■ **PROBLEM TO WORK ON**: Word for word, restate the lines from the start of the data below through the line containing "ALONG, CHARCOAL, 40)".

********************

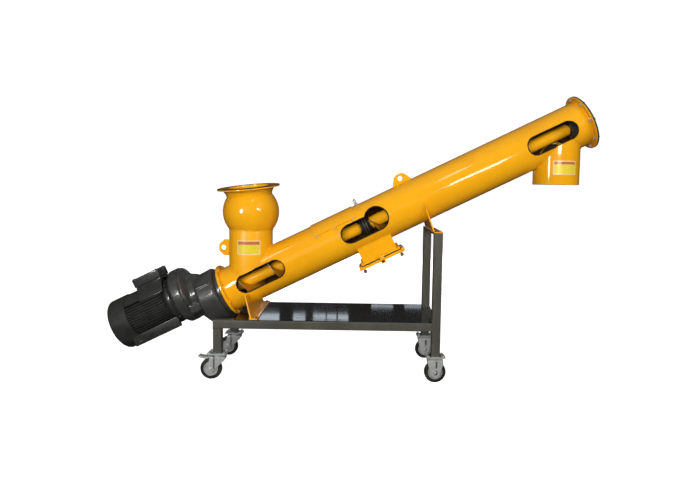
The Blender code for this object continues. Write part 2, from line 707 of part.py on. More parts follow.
def build_motor():
    length = MOTOR_FRONT - MOTOR_BACK
    middle = (MOTOR_FRONT + MOTOR_BACK) / 2
    plate("motor_frame", MOTOR, (middle, 0, 0), motor_outline(), length, FACING, CHARCOAL)
    shield = turned("motor_end_shield", MOTOR, (0, 0, 0),
                    [(0, INPUT_BACK - GAP), (0.112, INPUT_BACK - GAP), (0.112, -0.256),
                     (0.106, MOTOR_FRONT + GAP), (0, MOTOR_FRONT + GAP)], ALONG, CHARCOAL, 32)
    depth = 0.1
    room = (MOTOR_FOOT[1] + GAP - depth / 2, 0, MOTOR_FOOT_HIGH + GAP - depth / 2)
    combine(shield, block("foot_room", MOTOR, room, (depth, 3 * depth, depth)))
    profile = [(0, MOTOR_BACK - GAP)] + cowl_profile()
    profile.append((0, COWL_BACK))
    turned("fan_cowl", MOTOR, (0, 0, 0), profile, ALONG, CHARCOAL, 40)


def build_terminal_box():
    """Box with a flared pedestal that sits on the round top of the motor."""
    length = TERMINAL[1] - TERMINAL[0]
    middle = (TERMINAL[0] + TERMINAL[1]) / 2
    height = TERMINAL_HIGH - TERMINAL_LOW
    box = block("terminal_box", MOTOR, (middle, 0, TERMINAL_LOW + height / 2), (length, 0.120, height), CHARCOAL)
    soften(box, 0.005)
    sink = TERMINAL_LOW + 0.010
    flare = [(-0.104, 0.066), (0.104, 0.066), (0.056, sink), (-0.056, sink)]
    combine(box, plate("box_pedestal", MOTOR, (middle, 0, 0), flare, length - 0.014, FACING), "UNION")
    combine(box, cylinder("frame_room", MOTOR, (middle, 0, 0), FRAME_R + 2 * GAP, 2 * length, ALONG, None, 96))


def build_motor_foot():
    """Cast foot under the motor: two skirts and a top plate, cut clear of the cowl at the back."""
    length = MOTOR_FOOT[1] - MOTOR_FOOT[0]
    middle = (MOTOR_FOOT[0] + MOTOR_FOOT[1]) / 2
    height = MOTOR_FOOT_HIGH - MOTOR_FOOT_LOW
    foot = block("motor_foot", MOTOR, (middle, 0, MOTOR_FOOT_HIGH - height / 2), (length, 2 * MOTOR_FOOT_Y, height),
                 CHARCOAL)
    top_t = 0.014
    skirt_t = 0.016
    under = block("foot_channel", MOTOR, (middle, 0, MOTOR_FOOT_HIGH - top_t - height / 2),
                  (length + 0.1, 2 * (MOTOR_FOOT_Y - skirt_t), height))
    combine(foot, under)
    back = MOTOR_BACK + 0.001
    depth = 0.1
    combine(foot, cylinder("cowl_room", MOTOR, (back - depth / 2, 0, 0), COWL_R + 0.001, depth, ALONG))


build_tube()
build_flanges()
build_screw()
build_hanger()
build_inlet()
build_outlet()
build_top_hatch()
build_cleanout()
build_lugs()
build_trolley()
build_castors()
build_gearbox()
build_motor()
build_terminal_box()
build_motor_foot()
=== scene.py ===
# %% [markdown]
# # Dressing an inclined screw conveyor
# The real machine is a slanted steel tube with a screw turning inside it. A gear motor
# drives the low end, grain or powder falls in through a swivelling inlet, and leaves by
# the pipe at the high end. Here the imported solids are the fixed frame, and each step
# puts a finer piece or a better finish on them. Lengths are metres and +Z is up.

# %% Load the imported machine
from math import acos, asin, cos, hypot, pi, radians, sin, sqrt

import bmesh
import bpy
from mathutils import Matrix, Vector, noise


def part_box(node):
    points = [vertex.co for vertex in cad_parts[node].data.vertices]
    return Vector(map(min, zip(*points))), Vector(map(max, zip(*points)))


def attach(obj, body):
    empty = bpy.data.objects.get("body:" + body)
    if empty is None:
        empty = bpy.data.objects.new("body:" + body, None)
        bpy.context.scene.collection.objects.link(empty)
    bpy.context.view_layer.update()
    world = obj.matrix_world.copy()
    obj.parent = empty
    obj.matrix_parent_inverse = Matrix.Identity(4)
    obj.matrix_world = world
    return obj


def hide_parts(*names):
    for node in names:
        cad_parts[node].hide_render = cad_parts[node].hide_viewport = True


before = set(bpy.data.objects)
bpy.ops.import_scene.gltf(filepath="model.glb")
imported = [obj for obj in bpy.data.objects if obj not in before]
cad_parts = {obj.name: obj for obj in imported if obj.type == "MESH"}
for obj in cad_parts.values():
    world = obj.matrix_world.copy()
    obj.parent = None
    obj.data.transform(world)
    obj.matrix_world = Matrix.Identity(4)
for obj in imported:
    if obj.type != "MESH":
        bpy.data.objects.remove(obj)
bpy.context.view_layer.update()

# %% [markdown]
# ## Three places to build from
# The tube is slanted, so it is far easier to build in its own axes: X runs up the tube
# from the lower flange, Z points square out of its top. A matrix then carries each
# finished shape to the machine. The motor has the same axes, moved up a little.

# %% Axes of the machine, the tube and the motor
TILT = radians(26.3)
FOOT = Vector((-0.6035, 0, 0.382))
POST_X = 0.400
GAP = 0.0003
post_low, post_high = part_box("post_right_near")
SHIFT = (post_low.x + post_high.x) / 2 - POST_X
MACHINE = Matrix.Translation((SHIFT, 0, 0))
TUBE = MACHINE @ Matrix.Translation(FOOT) @ Matrix.Rotation(-TILT, 4, "Y")
MOTOR_T = 0.071
MOTOR = TUBE @ Matrix.Translation((0, 0, MOTOR_T))
ALONG = Matrix.Rotation(pi / 2, 4, "Y")
ACROSS = Matrix.Rotation(pi / 2, 4, "X")
FACING = Matrix.Rotation(pi / 2, 4, "Z") @ ACROSS
print("shift along X:", round(SHIFT, 5))


def at(x, y, z):
    return Matrix.Translation((x, y, z))


def stand(point, outward):
    """Place whose Z points outward, for a bolt or a boss."""
    return Matrix.Translation(point) @ Vector(outward).to_track_quat("Z", "Y").to_matrix().to_4x4()


# %% [markdown]
# ## Camera
# The photograph was taken from the front, at about the height of the tube, with a
# normal lens. Fitting the trolley, the tube and the wheels to their places in the
# picture gave the camera's place, its small tilt and its focal length.

# %% Camera at the photograph's angle
FOCAL_PX, SENSOR_MM = 560.0, 36
FRAME_W, FRAME_H = 700, 500
CENTRE_ROW, COLUMN_SHIFT = 223.48, -0.25
EYE = Vector((SHIFT, -2.7429, 0.9083))
LOOK_DOWN, ROLL, YAW = 0.0679, 0.0154, 0.0015
camera = bpy.data.objects.new("camera", bpy.data.cameras.new("camera"))
bpy.context.scene.collection.objects.link(camera)
camera.data.sensor_width = SENSOR_MM
camera.data.lens = FOCAL_PX / FRAME_W * SENSOR_MM
camera.data.shift_x = COLUMN_SHIFT / FRAME_W
camera.data.shift_y = -(FRAME_H / 2 - CENTRE_ROW) / FRAME_W
camera.matrix_world = (Matrix.Translation(EYE) @ Matrix.Rotation(YAW, 4, "Z")
                       @ Matrix.Rotation(pi / 2 - LOOK_DOWN, 4, "X") @ Matrix.Rotation(ROLL, 4, "Z"))
bpy.context.scene.camera = camera
print("lens:", round(camera.data.lens, 2), "mm")

# %% [markdown]
# ## Writing a material as arithmetic
# A finish is easier to read as a sum than as a web of boxes. One small class holds a
# node's output and lets Python's own signs add the Math nodes. Every other node comes
# from one method, which takes its type, its settings and the values of its sockets.


# %% A socket that can be added and multiplied
class Wire:
    """A node's output, on which Python's arithmetic signs work."""

    def __init__(self, maker, socket):
        self.maker, self.socket = maker, socket

    def maths(self, operation, first, second):
        return self.maker.node("ShaderNodeMath", {"operation": operation}, {0: first, 1: second})

    def __add__(self, other):
        return self.maths("ADD", self, other)

    __radd__ = __add__

    def __sub__(self, other):
        return self.maths("SUBTRACT", self, other)

    def __rsub__(self, other):
        return self.maths("SUBTRACT", other, self)

    def __mul__(self, other):
        return self.maths("MULTIPLY", self, other)

    __rmul__ = __mul__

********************

■ **WRITTEN RESPONSE**:
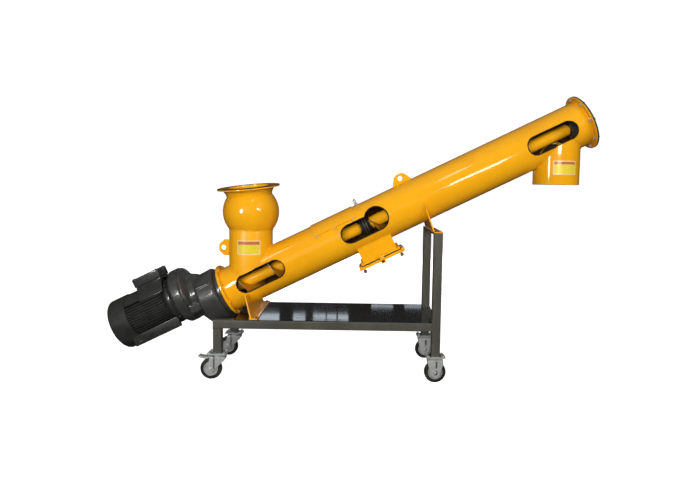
The Blender code for this object continues. Write part 2, from line 707 of part.py on. More parts follow.
def build_motor():
    length = MOTOR_FRONT - MOTOR_BACK
    middle = (MOTOR_FRONT + MOTOR_BACK) / 2
    plate("motor_frame", MOTOR, (middle, 0, 0), motor_outline(), length, FACING, CHARCOAL)
    shield = turned("motor_end_shield", MOTOR, (0, 0, 0),
                    [(0, INPUT_BACK - GAP), (0.112, INPUT_BACK - GAP), (0.112, -0.256),
                     (0.106, MOTOR_FRONT + GAP), (0, MOTOR_FRONT + GAP)], ALONG, CHARCOAL, 32)
    depth = 0.1
    room = (MOTOR_FOOT[1] + GAP - depth / 2, 0, MOTOR_FOOT_HIGH + GAP - depth / 2)
    combine(shield, block("foot_room", MOTOR, room, (depth, 3 * depth, depth)))
    profile = [(0, MOTOR_BACK - GAP)] + cowl_profile()
    profile.append((0, COWL_BACK))
    turned("fan_cowl", MOTOR, (0, 0, 0), profile, ALONG, CHARCOAL, 40)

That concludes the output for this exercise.